IROC XX was the twentieth season of IROC competition, which started on February 16, 1996. It was the first year that the Pontiac Firebird Trans Am was used in competition, and contested races at Daytona International Speedway, Talladega Superspeedway, Charlotte Motor Speedway, and Michigan International Speedway. Mark Martin won the first night race in the history of the series in race three at Charlotte Motor Speedway, and won again in the season finale at Michigan International Speedway to win $225,000 in a come-from-behind IROC championship, his second in three seasons.

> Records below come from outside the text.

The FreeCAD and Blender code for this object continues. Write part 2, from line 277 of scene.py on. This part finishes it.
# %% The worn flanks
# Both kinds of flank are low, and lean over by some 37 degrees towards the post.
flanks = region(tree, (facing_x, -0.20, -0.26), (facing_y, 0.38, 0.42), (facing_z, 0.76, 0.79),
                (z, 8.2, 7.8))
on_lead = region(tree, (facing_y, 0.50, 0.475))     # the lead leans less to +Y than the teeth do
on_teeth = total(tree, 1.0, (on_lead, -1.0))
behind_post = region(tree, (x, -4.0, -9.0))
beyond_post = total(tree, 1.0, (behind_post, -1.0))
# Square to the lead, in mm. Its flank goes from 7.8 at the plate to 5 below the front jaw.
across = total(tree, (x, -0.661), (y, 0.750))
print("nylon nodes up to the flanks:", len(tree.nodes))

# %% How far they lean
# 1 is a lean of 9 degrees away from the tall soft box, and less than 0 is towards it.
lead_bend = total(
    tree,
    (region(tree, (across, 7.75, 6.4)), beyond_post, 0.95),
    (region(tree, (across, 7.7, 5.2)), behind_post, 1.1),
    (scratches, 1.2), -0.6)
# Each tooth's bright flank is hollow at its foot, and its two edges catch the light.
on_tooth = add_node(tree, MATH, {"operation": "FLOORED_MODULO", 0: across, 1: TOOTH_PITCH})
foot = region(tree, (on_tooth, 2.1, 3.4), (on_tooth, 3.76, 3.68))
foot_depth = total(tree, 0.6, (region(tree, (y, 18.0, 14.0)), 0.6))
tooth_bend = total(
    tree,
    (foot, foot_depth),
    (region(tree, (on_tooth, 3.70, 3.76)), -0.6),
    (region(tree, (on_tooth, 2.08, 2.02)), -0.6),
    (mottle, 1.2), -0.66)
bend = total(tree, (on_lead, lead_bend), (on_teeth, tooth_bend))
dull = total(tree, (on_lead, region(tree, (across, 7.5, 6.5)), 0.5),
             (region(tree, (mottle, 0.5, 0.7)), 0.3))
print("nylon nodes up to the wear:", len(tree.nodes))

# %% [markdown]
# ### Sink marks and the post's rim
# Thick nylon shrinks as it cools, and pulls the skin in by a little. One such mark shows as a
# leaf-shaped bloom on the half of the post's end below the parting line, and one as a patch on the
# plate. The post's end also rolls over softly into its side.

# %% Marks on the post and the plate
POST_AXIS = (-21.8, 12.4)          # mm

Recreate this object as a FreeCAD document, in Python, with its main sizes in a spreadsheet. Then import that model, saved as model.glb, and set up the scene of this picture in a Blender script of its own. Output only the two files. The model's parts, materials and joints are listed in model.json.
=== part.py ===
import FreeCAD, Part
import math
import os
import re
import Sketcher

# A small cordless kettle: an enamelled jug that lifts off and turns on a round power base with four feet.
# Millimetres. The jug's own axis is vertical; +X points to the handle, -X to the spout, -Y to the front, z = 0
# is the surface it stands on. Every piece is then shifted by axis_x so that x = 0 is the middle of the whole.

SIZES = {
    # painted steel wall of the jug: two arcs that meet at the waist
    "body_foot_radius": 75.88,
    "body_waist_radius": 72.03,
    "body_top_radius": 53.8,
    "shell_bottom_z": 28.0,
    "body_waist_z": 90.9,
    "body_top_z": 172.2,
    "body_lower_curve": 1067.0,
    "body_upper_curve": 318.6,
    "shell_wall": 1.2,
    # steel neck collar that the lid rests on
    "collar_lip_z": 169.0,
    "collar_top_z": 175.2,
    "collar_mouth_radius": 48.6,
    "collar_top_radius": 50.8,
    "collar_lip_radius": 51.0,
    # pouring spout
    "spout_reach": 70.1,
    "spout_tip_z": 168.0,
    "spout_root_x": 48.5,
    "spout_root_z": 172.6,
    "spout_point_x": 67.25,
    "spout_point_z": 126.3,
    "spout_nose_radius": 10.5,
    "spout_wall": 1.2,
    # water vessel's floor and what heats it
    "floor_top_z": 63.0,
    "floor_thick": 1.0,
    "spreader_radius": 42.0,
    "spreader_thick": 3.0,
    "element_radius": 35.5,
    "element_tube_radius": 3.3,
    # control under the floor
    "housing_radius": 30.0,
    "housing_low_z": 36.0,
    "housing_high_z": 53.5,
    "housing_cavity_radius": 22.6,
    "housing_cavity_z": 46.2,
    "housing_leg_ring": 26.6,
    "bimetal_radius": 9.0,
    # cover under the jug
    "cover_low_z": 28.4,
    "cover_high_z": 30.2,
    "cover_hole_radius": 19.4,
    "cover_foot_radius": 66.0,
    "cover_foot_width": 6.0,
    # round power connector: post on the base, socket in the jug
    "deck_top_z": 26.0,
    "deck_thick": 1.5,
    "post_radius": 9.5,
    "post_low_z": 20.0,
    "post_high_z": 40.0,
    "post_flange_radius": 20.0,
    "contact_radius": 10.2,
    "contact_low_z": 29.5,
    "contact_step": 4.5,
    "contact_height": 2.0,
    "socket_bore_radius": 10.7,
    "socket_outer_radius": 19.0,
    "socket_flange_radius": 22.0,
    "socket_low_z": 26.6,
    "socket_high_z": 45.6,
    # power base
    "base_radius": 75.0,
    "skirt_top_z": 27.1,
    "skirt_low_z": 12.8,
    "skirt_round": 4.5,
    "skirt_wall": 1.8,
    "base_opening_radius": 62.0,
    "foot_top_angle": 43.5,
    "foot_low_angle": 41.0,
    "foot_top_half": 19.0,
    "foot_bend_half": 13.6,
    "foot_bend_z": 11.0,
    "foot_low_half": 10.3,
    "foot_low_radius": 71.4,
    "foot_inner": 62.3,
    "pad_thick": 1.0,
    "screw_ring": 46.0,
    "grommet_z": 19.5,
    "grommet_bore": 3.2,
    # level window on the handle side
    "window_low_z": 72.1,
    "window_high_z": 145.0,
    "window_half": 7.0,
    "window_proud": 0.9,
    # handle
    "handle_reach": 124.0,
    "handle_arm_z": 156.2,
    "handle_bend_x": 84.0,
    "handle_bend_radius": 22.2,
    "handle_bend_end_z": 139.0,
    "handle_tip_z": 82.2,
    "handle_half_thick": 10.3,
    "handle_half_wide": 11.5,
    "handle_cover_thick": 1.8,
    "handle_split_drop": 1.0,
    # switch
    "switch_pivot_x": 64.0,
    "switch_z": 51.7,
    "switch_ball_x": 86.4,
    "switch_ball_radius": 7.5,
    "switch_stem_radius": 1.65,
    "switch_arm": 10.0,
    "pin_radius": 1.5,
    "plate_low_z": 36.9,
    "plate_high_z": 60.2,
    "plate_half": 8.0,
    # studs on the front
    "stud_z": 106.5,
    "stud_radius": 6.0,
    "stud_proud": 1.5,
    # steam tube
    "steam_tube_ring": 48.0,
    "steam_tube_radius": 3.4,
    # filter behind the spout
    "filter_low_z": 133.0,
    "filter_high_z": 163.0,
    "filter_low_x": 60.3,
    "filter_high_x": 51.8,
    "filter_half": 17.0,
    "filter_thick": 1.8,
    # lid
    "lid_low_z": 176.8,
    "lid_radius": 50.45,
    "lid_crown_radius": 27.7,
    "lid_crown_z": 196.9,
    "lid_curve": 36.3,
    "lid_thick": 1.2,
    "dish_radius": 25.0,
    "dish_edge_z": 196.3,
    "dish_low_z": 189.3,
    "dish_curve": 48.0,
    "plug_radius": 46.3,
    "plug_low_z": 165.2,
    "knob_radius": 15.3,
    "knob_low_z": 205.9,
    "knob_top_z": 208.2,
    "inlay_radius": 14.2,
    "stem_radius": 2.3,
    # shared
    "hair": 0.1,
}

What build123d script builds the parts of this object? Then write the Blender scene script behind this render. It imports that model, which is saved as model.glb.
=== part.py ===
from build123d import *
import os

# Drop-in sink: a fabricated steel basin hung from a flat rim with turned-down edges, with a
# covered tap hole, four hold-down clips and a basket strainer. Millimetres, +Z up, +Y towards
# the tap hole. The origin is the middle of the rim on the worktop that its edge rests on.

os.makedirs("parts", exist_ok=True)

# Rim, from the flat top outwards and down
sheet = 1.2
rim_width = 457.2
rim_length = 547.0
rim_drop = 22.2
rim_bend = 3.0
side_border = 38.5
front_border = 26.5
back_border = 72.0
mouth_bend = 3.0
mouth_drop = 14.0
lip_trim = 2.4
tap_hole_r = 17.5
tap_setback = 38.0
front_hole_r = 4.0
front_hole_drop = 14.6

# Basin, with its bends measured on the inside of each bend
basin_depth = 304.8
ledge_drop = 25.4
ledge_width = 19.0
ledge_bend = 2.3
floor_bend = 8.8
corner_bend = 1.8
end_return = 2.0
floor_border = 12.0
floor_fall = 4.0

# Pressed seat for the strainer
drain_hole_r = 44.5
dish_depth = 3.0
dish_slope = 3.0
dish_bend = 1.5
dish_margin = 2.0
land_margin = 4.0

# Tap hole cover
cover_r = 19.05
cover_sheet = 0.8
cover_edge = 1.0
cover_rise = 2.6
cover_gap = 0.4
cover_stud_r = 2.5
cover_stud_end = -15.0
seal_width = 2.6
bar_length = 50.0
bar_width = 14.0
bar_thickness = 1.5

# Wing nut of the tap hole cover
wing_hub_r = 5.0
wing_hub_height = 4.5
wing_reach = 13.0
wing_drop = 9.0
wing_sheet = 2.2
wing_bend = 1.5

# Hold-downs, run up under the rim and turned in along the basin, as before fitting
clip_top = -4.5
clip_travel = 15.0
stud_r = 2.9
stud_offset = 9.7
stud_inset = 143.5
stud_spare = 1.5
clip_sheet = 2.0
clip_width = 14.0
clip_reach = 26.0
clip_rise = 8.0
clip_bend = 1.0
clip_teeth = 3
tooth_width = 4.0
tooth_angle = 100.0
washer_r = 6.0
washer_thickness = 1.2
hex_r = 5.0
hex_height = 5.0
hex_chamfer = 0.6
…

The roster of drivers and final points standings were as follows:

| Position | Driver | Points | Winnings | Series |
|---|---|---|---|---|
| 1 | United States Mark Martin | 61 | $225,000 | NASCAR Winston Cup |
| 2 | United States Robby Gordon | 54 | $100,000 | Indy Car |
| 3 | United States Johnny Benson | 50 | $60,000 | NASCAR Busch Series |
| 4 | United States Terry Labonte | 48 | $50,000 | NASCAR Winston Cup |
| 5 | United States Al Unser Jr. | 48 | $45,000 | Indy Car |
| 6 | United States Sterling Marlin | 40 | $40,000 | NASCAR Winston Cup |
| 7 | United States Scott Pruett | 40 | $40,000 | Indy Car |
| 8 | United States Dale Earnhardt | 39 | $40,000 | NASCAR Winston Cup |
| 9 | United States Tommy Kendall | 36 | $40,000 | SCCA Trans-Am Series |
| 10 | United States Jeff Gordon | 30 | $40,000 | NASCAR Winston Cup |
| 11 | United States Rusty Wallace | 26 | $40,000 | NASCAR Winston Cup |
| 12 | United States Steve Kinser | 25 | $40,000 | World of Outlaws |

==Race results==
===Daytona International Speedway, Race One===

1. Dale Earnhardt
2. Robby Gordon
3. Tommy Kendall
4. Sterling Marlin
5. Al Unser Jr.
6. Jeff Gordon
7. Terry Labonte
8. Mark Martin
9. Johnny Benson
10. Scott Pruett
11. Steve Kinser
12. Rusty Wallace

===Talladega Superspeedway, Race Two===

1. Al Unser Jr.
2. Robby Gordon
3. Scott Pruett
4. Sterling Marlin
5. Terry Labonte
6. Steve Kinser
7. Jeff Gordon
8. Tommy Kendall
9. Dale Earnhardt
10. Johnny Benson
11. Mark Martin
12. Rusty Wallace

===Charlotte Motor Speedway, Race Three===

1. Mark Martin
2. Johnny Benson
3. Scott Pruett
4. Rusty Wallace
5. Jeff Gordon
6. Terry Labonte
7. Tommy Kendall
8. Al Unser Jr.
9. Steve Kinser
10. Dale Earnhardt
11. Sterling Marlin
12. Robby Gordon

===Michigan International Speedway, Race Four===

1. Mark Martin
2. Johnny Benson
3. Terry Labonte
4. Robby Gordon
5. Al Unser Jr.
6. Sterling Marlin
7. Rusty Wallace
8. Scott Pruett
9. Dale Jarrett ^{1}
10. Ricky Rudd ^{2}
11. Geoff Bodine^{3}
12. Jeff Gordon

==Notes==
1. Dale Jarrett drove for Steve Kinser
2. Ricky Rudd drove for Dale Earnhardt, who was injured in a Cup race at Talladega the week before.